-------- DATA
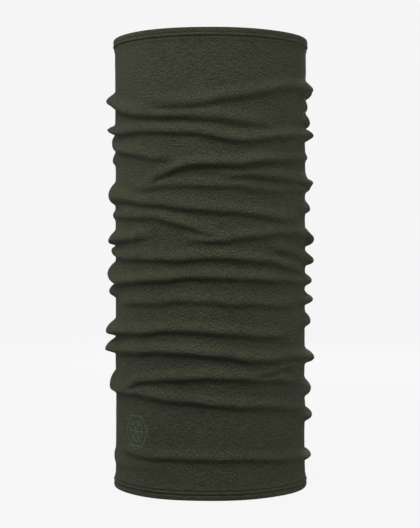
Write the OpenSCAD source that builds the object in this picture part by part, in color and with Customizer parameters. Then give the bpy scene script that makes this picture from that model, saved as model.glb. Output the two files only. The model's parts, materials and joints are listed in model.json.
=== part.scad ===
----------------
-------- DATA
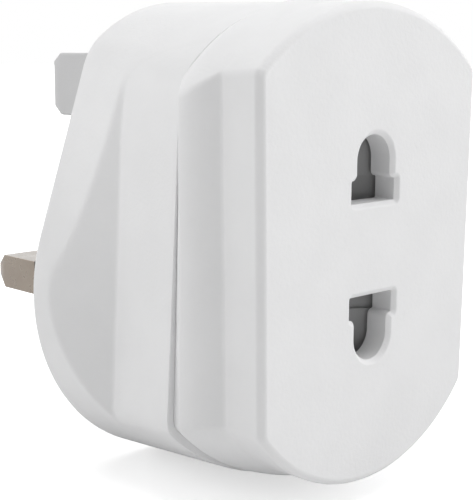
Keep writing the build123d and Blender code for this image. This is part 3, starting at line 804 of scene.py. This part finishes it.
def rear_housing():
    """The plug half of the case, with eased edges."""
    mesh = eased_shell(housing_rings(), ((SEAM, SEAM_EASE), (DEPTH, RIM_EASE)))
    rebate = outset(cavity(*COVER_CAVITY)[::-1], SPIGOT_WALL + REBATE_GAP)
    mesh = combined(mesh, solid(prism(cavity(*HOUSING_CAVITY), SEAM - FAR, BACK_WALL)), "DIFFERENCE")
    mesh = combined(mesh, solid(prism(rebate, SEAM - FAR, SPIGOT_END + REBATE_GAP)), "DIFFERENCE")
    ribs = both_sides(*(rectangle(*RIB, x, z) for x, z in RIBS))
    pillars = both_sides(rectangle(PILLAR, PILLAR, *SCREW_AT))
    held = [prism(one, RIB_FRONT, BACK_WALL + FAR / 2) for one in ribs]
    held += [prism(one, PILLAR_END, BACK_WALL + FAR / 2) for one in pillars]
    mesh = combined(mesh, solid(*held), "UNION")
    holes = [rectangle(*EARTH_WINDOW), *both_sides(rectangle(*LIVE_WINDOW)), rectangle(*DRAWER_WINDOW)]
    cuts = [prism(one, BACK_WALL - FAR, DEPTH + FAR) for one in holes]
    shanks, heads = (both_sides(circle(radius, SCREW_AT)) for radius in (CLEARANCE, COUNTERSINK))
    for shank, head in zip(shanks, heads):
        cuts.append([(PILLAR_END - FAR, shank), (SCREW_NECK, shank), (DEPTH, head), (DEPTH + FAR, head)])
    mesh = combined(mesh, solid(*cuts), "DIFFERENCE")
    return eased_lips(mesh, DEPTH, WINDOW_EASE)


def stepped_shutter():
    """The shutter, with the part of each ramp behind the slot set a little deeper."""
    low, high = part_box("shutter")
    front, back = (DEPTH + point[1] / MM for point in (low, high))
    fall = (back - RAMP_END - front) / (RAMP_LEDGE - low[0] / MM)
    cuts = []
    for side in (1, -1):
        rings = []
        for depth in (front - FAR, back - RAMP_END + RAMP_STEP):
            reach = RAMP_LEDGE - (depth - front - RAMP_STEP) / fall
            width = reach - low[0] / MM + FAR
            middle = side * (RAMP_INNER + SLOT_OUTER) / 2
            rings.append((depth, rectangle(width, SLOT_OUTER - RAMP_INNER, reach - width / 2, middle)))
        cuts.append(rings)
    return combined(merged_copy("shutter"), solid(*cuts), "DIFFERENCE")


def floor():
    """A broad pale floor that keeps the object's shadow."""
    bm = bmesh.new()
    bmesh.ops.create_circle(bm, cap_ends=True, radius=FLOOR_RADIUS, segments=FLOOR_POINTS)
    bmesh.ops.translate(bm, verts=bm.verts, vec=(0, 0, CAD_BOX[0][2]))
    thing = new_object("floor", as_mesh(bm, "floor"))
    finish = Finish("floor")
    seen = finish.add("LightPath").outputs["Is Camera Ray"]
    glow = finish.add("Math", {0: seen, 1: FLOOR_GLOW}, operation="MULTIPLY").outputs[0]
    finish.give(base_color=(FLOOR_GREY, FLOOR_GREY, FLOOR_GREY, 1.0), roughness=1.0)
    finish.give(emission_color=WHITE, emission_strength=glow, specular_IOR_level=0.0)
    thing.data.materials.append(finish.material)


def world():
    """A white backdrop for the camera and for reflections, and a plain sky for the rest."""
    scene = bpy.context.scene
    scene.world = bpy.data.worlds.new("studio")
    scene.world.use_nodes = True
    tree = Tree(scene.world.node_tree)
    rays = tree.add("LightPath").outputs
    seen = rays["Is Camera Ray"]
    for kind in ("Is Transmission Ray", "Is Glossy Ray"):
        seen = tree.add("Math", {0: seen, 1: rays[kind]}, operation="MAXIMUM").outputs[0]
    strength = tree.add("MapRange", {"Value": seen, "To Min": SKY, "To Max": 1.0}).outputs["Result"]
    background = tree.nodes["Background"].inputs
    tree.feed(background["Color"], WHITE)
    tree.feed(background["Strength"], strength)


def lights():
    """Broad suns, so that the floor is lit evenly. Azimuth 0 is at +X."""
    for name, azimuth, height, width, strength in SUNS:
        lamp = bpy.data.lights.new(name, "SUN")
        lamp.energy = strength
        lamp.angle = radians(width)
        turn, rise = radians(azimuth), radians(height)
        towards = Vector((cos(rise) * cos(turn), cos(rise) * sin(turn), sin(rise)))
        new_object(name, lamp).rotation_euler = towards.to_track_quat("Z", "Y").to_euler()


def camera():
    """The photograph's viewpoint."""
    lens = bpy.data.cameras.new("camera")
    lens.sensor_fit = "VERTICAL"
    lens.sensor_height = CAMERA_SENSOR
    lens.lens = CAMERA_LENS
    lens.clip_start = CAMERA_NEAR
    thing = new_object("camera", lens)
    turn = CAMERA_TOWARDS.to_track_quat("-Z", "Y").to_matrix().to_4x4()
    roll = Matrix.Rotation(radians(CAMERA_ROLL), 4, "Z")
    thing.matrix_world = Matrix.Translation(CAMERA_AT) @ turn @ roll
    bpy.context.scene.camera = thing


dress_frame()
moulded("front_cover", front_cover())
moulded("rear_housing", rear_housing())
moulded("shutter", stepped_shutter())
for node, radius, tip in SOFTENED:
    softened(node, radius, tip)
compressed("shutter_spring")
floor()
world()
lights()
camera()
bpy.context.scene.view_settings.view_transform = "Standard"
----------------
-------- DATA
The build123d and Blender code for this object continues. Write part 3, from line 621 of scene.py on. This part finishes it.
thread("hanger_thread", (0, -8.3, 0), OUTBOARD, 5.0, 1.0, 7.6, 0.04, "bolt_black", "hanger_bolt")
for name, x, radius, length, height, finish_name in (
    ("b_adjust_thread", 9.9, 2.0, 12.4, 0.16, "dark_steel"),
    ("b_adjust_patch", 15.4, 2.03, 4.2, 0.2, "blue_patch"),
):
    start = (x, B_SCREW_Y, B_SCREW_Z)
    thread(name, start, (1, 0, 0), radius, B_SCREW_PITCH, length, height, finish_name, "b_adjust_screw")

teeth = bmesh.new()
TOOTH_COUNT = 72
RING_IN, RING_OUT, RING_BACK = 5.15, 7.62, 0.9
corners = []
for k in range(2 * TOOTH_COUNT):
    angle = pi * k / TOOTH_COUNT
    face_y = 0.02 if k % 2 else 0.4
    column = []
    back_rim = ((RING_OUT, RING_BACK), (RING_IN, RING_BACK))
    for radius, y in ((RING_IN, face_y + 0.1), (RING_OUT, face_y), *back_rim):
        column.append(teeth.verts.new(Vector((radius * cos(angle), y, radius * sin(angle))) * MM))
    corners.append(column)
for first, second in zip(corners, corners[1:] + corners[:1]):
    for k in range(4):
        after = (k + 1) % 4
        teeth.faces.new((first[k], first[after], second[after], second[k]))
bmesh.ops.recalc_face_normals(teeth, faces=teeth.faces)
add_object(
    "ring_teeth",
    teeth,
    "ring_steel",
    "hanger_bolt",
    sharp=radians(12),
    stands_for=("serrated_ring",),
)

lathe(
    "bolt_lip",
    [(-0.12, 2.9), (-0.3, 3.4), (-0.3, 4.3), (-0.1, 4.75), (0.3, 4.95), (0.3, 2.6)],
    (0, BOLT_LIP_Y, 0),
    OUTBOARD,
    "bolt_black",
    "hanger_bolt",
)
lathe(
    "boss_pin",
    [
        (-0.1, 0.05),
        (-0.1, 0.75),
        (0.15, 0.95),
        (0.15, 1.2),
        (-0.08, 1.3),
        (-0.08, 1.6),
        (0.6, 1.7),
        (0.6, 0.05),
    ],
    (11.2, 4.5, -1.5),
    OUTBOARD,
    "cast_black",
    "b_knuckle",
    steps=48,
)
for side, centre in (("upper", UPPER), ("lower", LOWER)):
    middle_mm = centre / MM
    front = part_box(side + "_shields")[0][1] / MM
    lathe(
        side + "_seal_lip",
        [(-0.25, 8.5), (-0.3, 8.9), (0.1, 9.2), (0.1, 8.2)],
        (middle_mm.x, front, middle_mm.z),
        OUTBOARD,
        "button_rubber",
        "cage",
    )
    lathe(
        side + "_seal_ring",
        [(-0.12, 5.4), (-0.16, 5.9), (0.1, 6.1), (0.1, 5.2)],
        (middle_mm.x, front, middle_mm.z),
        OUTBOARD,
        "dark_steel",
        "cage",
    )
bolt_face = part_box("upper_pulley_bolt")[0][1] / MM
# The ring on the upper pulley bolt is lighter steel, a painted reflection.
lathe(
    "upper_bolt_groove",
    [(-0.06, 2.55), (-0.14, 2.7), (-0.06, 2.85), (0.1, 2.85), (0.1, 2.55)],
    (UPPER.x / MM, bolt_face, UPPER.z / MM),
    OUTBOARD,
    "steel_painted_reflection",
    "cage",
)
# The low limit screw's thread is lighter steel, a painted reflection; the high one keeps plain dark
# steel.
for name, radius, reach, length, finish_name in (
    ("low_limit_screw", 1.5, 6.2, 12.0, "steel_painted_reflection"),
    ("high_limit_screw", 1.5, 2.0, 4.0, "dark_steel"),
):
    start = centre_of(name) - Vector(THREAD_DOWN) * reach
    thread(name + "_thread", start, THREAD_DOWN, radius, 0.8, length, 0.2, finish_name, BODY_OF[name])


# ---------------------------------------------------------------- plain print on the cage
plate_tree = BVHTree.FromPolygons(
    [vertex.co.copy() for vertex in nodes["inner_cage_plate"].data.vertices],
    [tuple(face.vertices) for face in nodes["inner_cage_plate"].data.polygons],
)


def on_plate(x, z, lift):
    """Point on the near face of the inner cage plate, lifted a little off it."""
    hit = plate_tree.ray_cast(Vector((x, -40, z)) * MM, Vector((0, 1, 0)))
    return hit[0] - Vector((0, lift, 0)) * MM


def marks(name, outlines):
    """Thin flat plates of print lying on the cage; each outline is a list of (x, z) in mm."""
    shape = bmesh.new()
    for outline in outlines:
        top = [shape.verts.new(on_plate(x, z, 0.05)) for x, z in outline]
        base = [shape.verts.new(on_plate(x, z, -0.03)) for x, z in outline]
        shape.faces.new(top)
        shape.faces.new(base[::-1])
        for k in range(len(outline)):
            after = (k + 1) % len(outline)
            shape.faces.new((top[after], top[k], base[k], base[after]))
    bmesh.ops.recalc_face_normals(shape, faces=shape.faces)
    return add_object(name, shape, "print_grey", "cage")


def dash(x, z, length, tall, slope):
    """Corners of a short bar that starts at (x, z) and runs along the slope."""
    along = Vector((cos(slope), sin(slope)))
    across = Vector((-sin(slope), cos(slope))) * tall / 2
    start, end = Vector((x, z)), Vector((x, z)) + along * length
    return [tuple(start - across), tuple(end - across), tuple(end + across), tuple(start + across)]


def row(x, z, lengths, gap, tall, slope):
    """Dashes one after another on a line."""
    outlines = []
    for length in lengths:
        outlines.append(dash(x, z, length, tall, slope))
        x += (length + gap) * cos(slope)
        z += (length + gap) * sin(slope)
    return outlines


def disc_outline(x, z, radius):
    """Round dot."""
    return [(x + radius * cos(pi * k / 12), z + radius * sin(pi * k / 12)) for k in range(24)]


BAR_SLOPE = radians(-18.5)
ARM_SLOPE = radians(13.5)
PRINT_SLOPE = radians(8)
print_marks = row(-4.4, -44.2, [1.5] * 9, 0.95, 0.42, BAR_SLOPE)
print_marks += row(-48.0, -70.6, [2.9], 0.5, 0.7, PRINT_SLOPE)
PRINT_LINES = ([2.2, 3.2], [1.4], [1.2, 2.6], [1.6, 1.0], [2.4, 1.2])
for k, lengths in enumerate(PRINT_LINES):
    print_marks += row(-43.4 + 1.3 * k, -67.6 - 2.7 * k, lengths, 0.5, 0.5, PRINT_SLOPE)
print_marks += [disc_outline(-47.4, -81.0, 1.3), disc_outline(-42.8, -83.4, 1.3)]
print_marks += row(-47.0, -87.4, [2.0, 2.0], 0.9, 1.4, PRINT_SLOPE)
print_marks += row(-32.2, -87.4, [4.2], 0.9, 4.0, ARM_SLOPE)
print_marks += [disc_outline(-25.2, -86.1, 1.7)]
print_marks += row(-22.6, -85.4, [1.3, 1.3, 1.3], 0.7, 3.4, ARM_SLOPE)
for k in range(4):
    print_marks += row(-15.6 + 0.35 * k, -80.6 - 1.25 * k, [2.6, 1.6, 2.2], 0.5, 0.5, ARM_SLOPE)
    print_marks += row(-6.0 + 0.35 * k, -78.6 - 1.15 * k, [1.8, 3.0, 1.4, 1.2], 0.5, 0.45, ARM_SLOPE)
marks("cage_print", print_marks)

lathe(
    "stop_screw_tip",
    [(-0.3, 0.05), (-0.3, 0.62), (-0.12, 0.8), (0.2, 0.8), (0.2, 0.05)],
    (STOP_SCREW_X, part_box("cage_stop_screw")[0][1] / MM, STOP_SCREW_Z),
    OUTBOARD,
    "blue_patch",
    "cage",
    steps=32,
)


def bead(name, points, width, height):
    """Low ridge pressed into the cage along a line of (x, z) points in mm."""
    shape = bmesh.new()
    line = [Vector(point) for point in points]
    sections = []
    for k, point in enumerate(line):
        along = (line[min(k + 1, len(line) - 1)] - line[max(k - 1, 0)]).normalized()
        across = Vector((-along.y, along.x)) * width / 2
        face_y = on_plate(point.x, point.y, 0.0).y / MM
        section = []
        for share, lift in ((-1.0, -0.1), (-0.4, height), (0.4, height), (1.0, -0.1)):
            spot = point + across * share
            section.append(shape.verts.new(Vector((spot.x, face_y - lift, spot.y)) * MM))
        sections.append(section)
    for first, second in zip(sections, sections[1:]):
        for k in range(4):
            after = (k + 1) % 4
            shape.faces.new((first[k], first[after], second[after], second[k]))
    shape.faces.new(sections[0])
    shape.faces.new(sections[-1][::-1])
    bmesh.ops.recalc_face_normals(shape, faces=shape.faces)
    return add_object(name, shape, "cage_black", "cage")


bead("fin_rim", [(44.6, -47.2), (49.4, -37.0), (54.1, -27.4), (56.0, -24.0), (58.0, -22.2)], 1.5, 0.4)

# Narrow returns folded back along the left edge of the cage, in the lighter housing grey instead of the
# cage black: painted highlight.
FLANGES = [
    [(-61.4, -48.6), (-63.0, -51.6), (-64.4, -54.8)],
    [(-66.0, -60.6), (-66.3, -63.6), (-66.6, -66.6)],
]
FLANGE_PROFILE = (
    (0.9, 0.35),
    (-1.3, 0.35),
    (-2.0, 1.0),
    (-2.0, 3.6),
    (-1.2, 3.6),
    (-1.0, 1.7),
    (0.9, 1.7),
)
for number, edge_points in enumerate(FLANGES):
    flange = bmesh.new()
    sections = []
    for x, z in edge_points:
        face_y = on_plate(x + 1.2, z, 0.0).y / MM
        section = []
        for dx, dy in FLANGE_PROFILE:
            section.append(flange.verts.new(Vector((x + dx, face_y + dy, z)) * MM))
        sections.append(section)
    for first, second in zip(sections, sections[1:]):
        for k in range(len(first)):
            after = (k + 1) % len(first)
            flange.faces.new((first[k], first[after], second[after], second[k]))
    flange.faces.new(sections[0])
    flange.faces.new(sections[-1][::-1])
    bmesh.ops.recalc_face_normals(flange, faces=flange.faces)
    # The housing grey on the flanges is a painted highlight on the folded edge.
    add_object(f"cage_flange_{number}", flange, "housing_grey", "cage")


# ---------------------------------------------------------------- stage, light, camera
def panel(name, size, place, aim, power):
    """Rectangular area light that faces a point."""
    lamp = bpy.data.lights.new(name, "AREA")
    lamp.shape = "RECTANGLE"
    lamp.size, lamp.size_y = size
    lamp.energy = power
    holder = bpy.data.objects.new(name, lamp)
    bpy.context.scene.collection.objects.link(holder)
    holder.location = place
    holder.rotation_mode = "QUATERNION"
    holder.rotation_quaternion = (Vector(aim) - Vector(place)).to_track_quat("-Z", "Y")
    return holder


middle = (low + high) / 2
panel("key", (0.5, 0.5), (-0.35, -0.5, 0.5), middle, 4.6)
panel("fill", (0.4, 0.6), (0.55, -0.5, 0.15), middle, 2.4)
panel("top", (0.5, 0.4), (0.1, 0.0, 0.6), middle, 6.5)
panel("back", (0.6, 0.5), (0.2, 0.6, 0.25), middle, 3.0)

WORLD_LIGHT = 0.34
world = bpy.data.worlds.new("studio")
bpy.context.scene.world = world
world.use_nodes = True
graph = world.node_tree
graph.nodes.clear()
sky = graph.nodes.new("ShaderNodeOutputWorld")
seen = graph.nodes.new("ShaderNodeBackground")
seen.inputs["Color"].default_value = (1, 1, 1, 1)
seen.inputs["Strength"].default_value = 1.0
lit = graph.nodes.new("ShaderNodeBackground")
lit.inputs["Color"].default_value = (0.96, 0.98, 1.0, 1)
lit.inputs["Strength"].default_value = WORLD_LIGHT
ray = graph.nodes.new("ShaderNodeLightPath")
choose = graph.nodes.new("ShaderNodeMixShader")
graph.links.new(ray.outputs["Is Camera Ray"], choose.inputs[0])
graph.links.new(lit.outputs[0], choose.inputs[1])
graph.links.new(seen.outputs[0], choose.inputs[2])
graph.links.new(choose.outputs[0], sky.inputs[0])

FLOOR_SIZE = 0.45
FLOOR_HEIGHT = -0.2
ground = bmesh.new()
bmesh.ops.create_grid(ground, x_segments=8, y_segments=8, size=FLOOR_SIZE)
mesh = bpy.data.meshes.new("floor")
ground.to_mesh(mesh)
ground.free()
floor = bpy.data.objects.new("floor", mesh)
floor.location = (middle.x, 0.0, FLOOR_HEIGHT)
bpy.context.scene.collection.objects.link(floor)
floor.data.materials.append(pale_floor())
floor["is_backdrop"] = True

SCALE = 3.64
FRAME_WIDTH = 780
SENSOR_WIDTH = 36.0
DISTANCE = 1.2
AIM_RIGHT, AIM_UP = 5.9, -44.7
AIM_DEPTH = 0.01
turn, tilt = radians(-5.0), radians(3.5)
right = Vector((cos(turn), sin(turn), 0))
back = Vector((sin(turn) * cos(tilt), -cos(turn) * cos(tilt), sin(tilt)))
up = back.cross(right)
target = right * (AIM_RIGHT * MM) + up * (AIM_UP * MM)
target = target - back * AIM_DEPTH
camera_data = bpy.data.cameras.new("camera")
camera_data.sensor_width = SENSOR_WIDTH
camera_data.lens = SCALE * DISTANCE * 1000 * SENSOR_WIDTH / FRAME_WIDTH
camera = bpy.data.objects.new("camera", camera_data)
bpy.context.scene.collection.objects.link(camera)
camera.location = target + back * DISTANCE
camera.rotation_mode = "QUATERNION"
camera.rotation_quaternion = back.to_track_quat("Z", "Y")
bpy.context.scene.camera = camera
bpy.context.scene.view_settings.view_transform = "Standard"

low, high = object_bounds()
----------------
• _WHAT TO WORK ON_
Search the preceding listing for the word "materials" and pull out every line that holds it.

• _TASK ANSWER_
Write the OpenSCAD source that builds the object in this picture part by part, in color and with Customizer parameters. Then give the bpy scene script that makes this picture from that model, saved as model.glb. Output the two files only. The model's parts, materials and joints are listed in model.json.
    thing.data.materials.append(finish.material)
floor.data.materials.append(pale_floor())